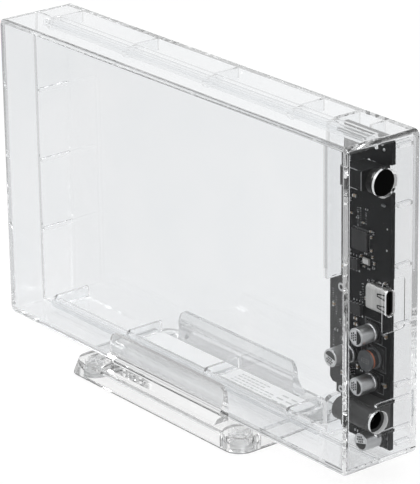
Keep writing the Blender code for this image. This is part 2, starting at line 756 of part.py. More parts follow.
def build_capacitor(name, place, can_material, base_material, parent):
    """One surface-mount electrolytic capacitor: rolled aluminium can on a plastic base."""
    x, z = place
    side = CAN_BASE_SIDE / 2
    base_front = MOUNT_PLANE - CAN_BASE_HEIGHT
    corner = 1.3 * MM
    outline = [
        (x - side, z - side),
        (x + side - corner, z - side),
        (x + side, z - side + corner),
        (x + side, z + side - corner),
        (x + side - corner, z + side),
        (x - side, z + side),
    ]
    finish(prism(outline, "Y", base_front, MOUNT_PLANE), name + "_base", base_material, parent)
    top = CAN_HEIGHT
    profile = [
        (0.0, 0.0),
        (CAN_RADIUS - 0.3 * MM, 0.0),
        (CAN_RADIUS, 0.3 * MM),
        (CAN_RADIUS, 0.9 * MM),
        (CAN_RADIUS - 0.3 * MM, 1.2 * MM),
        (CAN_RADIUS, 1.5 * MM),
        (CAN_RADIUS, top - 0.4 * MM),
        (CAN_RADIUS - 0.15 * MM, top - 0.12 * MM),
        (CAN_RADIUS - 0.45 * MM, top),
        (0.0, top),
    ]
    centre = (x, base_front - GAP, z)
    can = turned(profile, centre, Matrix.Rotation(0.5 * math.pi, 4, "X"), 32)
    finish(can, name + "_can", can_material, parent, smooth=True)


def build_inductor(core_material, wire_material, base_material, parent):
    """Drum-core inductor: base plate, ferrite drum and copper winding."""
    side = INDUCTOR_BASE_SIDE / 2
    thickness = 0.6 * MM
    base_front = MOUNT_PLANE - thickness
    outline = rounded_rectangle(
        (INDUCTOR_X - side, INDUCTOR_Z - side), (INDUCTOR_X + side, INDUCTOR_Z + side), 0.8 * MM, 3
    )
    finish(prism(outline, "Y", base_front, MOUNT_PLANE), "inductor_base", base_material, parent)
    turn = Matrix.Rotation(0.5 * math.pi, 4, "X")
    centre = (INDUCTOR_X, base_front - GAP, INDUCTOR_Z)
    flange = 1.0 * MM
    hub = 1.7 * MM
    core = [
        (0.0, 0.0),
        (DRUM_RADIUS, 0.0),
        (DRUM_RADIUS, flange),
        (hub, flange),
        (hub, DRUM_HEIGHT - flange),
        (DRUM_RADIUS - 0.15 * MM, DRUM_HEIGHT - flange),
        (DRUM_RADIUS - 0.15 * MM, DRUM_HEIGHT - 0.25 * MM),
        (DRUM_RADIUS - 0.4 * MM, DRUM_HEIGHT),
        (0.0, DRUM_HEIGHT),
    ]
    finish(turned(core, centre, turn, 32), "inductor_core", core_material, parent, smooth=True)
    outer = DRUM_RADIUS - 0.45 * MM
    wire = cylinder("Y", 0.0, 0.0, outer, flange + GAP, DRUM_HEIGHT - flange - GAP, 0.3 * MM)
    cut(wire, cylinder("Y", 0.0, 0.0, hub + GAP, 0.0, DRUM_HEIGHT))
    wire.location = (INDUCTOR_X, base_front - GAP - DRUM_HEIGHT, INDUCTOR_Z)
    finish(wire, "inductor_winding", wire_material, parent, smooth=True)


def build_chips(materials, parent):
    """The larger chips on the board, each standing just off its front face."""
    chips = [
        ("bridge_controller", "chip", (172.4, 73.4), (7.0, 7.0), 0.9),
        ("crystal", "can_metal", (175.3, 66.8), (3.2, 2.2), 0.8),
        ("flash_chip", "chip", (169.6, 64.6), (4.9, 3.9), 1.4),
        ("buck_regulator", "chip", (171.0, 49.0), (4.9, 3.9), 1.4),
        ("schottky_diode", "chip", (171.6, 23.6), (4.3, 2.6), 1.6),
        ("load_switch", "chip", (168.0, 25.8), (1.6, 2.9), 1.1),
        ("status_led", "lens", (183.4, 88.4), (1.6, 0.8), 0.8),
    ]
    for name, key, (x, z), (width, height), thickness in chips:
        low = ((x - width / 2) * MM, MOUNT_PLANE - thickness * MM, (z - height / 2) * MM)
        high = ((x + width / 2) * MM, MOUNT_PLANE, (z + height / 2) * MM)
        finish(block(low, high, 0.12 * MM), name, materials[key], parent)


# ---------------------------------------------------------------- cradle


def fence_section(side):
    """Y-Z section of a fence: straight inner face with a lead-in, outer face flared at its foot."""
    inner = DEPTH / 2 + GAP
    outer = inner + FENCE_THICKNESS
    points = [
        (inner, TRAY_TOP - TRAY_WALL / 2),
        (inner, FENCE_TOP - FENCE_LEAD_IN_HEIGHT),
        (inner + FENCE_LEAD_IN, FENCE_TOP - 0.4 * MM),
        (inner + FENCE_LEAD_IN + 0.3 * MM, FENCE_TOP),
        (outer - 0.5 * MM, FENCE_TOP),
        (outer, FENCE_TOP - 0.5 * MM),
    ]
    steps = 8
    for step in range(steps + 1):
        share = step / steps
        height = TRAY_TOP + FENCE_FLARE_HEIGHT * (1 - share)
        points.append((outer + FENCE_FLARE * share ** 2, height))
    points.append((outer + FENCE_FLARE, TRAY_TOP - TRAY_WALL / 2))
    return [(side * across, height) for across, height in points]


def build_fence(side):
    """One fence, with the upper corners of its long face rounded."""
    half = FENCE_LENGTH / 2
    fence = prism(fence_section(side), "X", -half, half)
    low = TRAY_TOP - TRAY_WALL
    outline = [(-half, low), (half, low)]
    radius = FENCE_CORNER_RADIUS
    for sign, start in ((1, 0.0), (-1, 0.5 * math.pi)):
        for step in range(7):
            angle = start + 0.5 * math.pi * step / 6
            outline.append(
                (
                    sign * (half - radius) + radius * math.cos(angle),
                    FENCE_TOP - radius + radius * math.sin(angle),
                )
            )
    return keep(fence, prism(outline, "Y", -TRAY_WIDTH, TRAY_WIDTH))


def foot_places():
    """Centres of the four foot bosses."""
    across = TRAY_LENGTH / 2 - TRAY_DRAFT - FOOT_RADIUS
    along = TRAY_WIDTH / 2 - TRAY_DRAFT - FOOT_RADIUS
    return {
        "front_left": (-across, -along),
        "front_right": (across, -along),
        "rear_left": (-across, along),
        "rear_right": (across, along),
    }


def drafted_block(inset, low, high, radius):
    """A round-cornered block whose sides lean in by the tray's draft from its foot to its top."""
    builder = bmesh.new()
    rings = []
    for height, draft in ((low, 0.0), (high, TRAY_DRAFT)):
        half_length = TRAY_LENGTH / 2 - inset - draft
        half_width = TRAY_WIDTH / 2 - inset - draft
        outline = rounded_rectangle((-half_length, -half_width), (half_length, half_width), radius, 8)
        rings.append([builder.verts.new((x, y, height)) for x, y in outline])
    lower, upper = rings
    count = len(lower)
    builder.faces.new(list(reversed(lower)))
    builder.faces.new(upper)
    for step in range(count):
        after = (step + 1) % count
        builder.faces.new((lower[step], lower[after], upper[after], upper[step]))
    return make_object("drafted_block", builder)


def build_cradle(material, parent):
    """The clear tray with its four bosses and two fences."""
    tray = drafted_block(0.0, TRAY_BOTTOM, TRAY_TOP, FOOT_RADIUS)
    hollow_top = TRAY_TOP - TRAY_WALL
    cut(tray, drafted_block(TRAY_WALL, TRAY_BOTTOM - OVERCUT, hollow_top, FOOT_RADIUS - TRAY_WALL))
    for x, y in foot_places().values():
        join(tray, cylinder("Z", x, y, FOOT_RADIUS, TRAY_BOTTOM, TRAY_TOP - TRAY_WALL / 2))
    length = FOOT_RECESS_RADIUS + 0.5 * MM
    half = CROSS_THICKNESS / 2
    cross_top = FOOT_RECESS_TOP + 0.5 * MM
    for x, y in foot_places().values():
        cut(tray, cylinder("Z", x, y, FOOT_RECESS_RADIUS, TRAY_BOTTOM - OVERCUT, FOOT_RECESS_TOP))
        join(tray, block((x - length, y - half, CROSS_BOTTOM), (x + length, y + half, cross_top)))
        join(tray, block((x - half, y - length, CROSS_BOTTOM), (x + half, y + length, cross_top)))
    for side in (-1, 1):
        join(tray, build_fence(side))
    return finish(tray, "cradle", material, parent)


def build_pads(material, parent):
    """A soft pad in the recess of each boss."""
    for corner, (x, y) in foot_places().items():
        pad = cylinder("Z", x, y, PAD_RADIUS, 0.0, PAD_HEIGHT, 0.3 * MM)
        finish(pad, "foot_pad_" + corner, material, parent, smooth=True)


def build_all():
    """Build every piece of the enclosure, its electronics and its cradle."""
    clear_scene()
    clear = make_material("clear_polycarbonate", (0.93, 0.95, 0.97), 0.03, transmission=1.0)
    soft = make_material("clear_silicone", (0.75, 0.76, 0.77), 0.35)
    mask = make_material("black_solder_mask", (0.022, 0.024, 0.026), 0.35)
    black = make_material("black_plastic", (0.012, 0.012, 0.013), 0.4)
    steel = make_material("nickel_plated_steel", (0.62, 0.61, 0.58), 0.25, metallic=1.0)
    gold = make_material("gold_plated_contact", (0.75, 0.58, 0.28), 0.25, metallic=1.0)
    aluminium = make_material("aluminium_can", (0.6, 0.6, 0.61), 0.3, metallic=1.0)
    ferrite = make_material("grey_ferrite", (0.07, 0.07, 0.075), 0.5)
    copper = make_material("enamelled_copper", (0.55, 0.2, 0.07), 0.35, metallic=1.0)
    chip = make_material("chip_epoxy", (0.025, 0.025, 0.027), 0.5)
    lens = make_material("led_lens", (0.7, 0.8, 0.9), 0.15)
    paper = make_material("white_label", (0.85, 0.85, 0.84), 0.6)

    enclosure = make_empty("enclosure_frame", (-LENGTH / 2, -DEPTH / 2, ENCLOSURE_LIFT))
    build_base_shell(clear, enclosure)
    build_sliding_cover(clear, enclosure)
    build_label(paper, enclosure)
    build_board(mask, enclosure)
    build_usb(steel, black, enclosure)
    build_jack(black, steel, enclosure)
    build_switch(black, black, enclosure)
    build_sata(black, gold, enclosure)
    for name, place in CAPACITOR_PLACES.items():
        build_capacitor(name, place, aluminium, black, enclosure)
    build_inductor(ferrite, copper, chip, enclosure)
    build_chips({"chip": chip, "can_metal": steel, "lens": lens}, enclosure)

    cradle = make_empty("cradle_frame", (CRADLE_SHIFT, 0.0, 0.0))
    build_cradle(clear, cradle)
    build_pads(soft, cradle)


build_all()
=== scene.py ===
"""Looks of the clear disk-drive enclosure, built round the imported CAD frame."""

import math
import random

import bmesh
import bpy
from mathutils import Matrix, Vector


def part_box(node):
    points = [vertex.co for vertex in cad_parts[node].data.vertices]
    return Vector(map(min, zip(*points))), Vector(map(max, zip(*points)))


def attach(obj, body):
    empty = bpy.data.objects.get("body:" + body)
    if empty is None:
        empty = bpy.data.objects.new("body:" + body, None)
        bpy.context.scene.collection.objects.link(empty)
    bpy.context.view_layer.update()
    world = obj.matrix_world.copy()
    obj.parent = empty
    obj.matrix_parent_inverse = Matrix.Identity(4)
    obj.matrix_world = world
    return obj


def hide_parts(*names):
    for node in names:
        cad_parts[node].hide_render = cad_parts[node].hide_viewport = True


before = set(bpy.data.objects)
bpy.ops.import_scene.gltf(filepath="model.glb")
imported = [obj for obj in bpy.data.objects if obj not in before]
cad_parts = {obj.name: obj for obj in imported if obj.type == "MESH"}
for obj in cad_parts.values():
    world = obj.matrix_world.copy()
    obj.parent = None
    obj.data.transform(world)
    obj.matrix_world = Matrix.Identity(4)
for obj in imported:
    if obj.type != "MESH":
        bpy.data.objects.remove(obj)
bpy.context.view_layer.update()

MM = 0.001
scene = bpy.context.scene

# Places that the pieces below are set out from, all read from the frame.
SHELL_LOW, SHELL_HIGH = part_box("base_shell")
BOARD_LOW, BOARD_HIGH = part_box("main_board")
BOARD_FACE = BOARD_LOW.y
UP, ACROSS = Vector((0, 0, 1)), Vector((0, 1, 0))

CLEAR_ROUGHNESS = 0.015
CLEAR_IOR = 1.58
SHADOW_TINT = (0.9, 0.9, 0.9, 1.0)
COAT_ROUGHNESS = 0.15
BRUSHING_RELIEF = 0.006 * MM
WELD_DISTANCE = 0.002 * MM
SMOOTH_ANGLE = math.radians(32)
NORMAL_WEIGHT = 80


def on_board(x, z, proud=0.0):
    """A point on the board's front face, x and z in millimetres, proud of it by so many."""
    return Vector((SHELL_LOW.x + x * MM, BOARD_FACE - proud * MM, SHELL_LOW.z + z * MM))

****

EXERCISE OBJECTIVE — Extract from the listing above the lines between the line containing "(CRADLE_SHIFT, 0.0, 0.0))" and the line containing "scene = bpy.context.scene", keeping both of those lines. Output nothing else.

THE RESULT —
    cradle = make_empty("cradle_frame", (CRADLE_SHIFT, 0.0, 0.0))
    build_cradle(clear, cradle)
    build_pads(soft, cradle)


build_all()
=== scene.py ===
"""Looks of the clear disk-drive enclosure, built round the imported CAD frame."""

import math
import random

import bmesh
import bpy
from mathutils import Matrix, Vector


def part_box(node):
    points = [vertex.co for vertex in cad_parts[node].data.vertices]
    return Vector(map(min, zip(*points))), Vector(map(max, zip(*points)))


def attach(obj, body):
    empty = bpy.data.objects.get("body:" + body)
    if empty is None:
        empty = bpy.data.objects.new("body:" + body, None)
        bpy.context.scene.collection.objects.link(empty)
    bpy.context.view_layer.update()
    world = obj.matrix_world.copy()
    obj.parent = empty
    obj.matrix_parent_inverse = Matrix.Identity(4)
    obj.matrix_world = world
    return obj


def hide_parts(*names):
    for node in names:
        cad_parts[node].hide_render = cad_parts[node].hide_viewport = True


before = set(bpy.data.objects)
bpy.ops.import_scene.gltf(filepath="model.glb")
imported = [obj for obj in bpy.data.objects if obj not in before]
cad_parts = {obj.name: obj for obj in imported if obj.type == "MESH"}
for obj in cad_parts.values():
    world = obj.matrix_world.copy()
    obj.parent = None
    obj.data.transform(world)
    obj.matrix_world = Matrix.Identity(4)
for obj in imported:
    if obj.type != "MESH":
        bpy.data.objects.remove(obj)
bpy.context.view_layer.update()

MM = 0.001
scene = bpy.context.scene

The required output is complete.